Texas GLO and Houston Declare Truce for Time Being

Last year, the Texas General Land Office (GLO) tried to claw back funds allocated to the City of Houston for several Harvey-related disaster assistance programs. Why? The City fell seriously behind deadlines, even as the reimbursement program was expiring. Then the two sides reached a settlement and the City took back some programs. Houston will continue to administer $835 million in programs – Homeowner Assistance (reimbursement program), Single Family Development, Multifamily Rental, Small Rental, Homebuyer Assistance, Buyout, Public Services and Economic Revitalization Programs.

However, the GLO included strict program benchmarks with language that includes: “Program Benchmarks: Subrecipient’s failure to achieve a Program Benchmark in the Subrecipient Agreement may result in the termination of the Program and/or funds being removed from the Contract, at the GLO’s sole discretion.” HUD’s rules include that funds be expended – not allocated – by August 2024, plus one more year for close out, or else HUD will retain the funds.

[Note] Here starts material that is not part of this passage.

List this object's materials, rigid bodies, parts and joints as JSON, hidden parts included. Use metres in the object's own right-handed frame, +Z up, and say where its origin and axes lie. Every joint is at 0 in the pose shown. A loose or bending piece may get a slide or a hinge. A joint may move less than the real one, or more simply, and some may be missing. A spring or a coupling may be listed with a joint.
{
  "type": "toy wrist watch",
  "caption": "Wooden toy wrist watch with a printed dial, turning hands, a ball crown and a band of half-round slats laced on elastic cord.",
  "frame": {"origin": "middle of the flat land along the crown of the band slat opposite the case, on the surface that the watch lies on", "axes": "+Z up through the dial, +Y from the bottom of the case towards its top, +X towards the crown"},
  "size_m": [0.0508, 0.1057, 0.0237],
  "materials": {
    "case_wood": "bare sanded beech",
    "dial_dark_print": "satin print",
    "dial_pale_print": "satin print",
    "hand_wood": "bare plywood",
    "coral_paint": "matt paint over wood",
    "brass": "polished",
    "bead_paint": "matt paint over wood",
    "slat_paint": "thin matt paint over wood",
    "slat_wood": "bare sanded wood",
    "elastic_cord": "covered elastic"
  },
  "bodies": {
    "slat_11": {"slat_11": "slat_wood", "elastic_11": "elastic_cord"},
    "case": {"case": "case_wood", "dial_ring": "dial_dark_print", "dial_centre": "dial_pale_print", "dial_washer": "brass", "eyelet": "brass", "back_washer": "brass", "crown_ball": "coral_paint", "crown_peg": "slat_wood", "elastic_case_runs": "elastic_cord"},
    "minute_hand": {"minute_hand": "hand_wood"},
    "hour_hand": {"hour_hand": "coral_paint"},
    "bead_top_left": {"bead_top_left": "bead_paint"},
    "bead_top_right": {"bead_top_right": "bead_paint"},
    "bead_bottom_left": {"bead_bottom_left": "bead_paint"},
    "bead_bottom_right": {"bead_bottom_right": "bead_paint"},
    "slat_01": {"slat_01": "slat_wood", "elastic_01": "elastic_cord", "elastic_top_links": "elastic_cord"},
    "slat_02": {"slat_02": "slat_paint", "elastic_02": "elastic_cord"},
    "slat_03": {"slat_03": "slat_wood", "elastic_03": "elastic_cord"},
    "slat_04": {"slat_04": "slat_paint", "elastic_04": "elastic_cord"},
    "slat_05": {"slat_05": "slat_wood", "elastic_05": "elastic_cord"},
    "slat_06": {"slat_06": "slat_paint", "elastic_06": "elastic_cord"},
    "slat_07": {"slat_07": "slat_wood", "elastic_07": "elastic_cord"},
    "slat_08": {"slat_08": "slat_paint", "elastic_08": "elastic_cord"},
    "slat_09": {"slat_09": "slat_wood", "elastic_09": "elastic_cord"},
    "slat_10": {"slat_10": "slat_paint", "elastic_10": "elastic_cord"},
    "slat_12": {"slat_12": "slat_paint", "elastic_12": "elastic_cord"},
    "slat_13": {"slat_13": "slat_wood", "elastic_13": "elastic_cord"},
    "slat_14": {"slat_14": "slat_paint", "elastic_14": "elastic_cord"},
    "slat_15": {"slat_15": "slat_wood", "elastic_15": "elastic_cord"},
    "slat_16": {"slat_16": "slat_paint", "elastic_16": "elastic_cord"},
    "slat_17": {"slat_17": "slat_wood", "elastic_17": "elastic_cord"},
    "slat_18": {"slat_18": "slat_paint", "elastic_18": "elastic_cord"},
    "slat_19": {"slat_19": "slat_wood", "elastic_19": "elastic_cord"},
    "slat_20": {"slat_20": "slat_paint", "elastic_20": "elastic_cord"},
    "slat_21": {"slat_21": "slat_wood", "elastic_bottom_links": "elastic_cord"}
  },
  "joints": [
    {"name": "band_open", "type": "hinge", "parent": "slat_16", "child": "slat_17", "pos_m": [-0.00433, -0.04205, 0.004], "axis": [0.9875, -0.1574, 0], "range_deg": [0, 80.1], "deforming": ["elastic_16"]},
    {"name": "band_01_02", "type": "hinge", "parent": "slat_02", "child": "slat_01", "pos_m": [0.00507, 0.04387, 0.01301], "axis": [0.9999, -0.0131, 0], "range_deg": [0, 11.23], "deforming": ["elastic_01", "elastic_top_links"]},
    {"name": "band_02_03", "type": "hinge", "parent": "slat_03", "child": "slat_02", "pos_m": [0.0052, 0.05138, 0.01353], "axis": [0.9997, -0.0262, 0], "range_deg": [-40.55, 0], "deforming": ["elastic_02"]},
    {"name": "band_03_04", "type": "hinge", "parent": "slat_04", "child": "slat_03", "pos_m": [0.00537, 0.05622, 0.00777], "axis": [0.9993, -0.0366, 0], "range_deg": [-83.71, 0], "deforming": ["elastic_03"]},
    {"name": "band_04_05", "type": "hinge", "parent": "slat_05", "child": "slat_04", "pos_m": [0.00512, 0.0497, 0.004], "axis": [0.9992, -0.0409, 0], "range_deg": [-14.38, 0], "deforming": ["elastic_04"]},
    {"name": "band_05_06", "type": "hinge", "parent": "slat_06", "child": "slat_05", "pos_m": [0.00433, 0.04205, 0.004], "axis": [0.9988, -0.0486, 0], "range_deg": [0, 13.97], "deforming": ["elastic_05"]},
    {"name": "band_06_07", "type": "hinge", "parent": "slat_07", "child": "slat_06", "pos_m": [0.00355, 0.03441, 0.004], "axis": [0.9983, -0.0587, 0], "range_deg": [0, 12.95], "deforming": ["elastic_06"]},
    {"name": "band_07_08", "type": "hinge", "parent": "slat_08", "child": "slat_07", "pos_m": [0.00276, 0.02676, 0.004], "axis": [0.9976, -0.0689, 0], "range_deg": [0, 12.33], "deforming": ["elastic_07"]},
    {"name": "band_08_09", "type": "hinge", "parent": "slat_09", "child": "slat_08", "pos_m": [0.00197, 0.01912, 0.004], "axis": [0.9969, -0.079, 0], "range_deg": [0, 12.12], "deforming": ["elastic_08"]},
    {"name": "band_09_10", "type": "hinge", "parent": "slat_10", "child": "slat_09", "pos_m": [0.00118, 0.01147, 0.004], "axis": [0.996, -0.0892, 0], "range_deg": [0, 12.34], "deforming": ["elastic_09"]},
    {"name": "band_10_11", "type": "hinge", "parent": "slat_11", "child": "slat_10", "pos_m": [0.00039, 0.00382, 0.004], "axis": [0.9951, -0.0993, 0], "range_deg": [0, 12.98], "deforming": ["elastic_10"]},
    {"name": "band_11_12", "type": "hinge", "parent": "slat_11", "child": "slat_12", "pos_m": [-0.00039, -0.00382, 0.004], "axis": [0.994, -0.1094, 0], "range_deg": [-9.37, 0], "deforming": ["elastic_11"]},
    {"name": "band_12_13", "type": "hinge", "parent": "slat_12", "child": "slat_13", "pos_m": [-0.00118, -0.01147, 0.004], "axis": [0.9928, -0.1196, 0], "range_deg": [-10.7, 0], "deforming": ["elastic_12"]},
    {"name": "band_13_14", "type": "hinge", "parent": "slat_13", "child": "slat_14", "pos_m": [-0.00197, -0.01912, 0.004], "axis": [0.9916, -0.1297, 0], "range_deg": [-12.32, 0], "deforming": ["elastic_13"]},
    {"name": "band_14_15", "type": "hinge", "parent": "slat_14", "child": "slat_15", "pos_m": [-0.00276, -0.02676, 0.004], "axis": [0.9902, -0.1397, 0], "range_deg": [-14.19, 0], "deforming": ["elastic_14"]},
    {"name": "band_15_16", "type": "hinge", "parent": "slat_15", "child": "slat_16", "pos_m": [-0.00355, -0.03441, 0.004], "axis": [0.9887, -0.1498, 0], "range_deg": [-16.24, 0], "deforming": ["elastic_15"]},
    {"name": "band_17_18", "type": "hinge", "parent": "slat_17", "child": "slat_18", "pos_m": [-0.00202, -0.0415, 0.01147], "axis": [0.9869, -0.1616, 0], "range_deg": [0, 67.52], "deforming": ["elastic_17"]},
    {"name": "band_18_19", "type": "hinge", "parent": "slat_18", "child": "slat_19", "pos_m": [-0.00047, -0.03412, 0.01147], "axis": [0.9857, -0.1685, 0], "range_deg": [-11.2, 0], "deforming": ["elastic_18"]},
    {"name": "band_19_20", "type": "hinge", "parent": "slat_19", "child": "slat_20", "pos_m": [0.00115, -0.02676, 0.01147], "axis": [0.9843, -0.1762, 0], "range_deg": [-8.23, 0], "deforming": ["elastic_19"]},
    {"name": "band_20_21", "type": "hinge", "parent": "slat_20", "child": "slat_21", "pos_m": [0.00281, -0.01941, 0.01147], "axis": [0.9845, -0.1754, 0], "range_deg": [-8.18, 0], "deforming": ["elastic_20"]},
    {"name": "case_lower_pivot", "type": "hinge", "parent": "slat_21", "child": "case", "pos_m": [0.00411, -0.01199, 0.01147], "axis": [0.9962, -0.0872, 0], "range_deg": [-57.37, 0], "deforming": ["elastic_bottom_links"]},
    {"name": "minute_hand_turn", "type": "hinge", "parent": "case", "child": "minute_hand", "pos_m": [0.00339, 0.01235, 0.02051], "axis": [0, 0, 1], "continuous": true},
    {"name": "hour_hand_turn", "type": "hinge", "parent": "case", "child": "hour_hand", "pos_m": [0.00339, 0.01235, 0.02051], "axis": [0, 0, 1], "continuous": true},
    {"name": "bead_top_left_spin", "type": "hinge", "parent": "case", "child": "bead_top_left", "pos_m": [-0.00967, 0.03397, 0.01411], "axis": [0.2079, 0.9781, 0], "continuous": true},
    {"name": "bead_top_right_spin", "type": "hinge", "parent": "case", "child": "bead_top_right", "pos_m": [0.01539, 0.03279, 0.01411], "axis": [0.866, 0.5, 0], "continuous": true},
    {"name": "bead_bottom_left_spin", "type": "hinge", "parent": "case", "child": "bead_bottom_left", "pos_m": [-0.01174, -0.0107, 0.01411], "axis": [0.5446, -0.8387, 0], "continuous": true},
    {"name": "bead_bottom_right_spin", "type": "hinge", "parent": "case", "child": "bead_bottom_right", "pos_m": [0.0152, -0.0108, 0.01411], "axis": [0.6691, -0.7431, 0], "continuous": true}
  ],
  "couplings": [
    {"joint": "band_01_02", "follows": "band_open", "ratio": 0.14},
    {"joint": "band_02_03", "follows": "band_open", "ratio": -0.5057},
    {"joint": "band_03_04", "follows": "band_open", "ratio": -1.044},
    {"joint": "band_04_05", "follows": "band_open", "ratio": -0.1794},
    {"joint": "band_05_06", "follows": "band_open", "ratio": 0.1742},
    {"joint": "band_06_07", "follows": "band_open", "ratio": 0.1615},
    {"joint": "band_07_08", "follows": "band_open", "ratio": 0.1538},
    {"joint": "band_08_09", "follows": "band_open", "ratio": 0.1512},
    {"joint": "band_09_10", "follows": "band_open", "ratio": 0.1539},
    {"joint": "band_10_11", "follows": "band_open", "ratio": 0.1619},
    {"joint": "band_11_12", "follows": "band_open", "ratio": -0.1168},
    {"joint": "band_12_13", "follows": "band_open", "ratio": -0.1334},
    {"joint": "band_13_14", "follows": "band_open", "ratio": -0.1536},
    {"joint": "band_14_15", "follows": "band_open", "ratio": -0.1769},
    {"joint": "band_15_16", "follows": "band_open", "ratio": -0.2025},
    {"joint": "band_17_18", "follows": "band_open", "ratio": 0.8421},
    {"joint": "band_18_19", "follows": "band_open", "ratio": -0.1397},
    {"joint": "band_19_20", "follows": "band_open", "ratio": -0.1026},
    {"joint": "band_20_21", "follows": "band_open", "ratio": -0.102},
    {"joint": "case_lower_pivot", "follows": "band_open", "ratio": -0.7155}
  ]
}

City’s Homeowner Assistance Applications

In the meantime, the GLO is keeping the City’s Homeowner Assistance Program. Many who first applied through the City have been caught in limbo due to missing, incomplete and poorly formatted documents.

On December 30, 2020, the GLO received 48,000 documents that had no discernable naming conventions, were not grouped by applicant, and were mostly unsearchable. The GLO had to open each document to determine which applicant it belongs to and file accordingly. On January 27, 2021, the GLO received a transfer of additional files that appear to be mostly environmental assessments, but once again, were not organized. The GLO has sorted the files from the City of Houston and the GLO team is contacting applicants to request missing or outdated documentation to move them towards construction.

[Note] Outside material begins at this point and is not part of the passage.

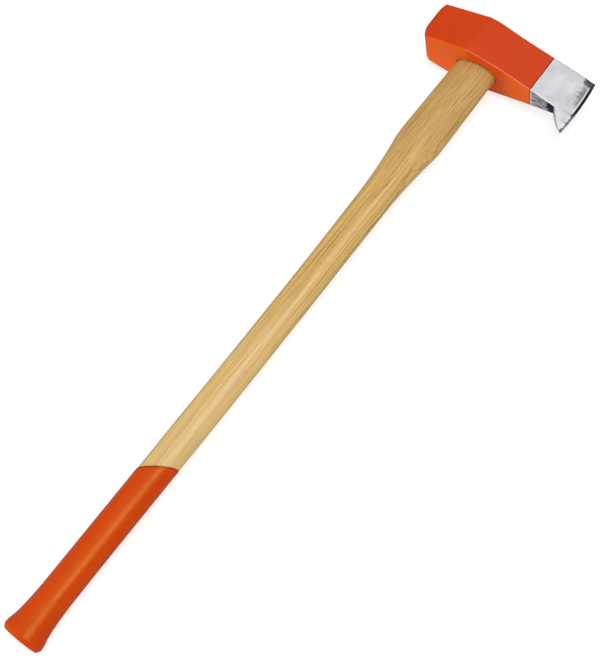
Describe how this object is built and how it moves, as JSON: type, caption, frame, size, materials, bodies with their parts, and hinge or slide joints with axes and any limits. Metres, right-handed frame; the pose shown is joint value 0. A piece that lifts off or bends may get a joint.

We received data for 7,176 files, but nearly half had none or only one of the documents needed for a complete application to achieve HUD eligibility. “We are in the process of contacting all applicants to determine which ones still wish to participate and request the documents we need to complete their files,” said a GLO spokesperson.

Court Reverses Air Quality Permit for APO

Texans for Responsible Aggregate Mining announced that on March 5, a district court in Austin struck down an air-quality permit for a quarry. Alabama-based Vulcan Construction Materials needed the permit to proceed with a controversial project.

Texas Commission on Environmental Quality (TCEQ) had initially granted the permit in 2019 after two years of heated legal wrangling between Vulcan, the nation’s largest producer of construction aggregates, and an alliance of Comal County citizens, community groups and Comal ISD.

459th Civil District Court Judge Maya Guerra Gamble ruled that:

  • TCEQ’s assertion that the quarry would not harm human health or welfare was not supported by evidence.
  • Vulcan’s emissions calculations were not representative and not supported by substantial evidence.
  • Vulcan’s air quality analysis did not account for cumulative impacts or emissions from the quarry and roads.
  • Vulcan’s choice of background concentration was arbitrary or capricious.
  • In the contested case hearing, the State Office of Administrative Hearings (SOAH) judge erred in allowing Vulcan to hide behind “trade secret” claims.
  • Plaintiffs were denied due process when the SOAH judge allowed Vulcan to conceal data using the “trade secret” excuse and did not allow plaintiffs to cross-examine Vulcan.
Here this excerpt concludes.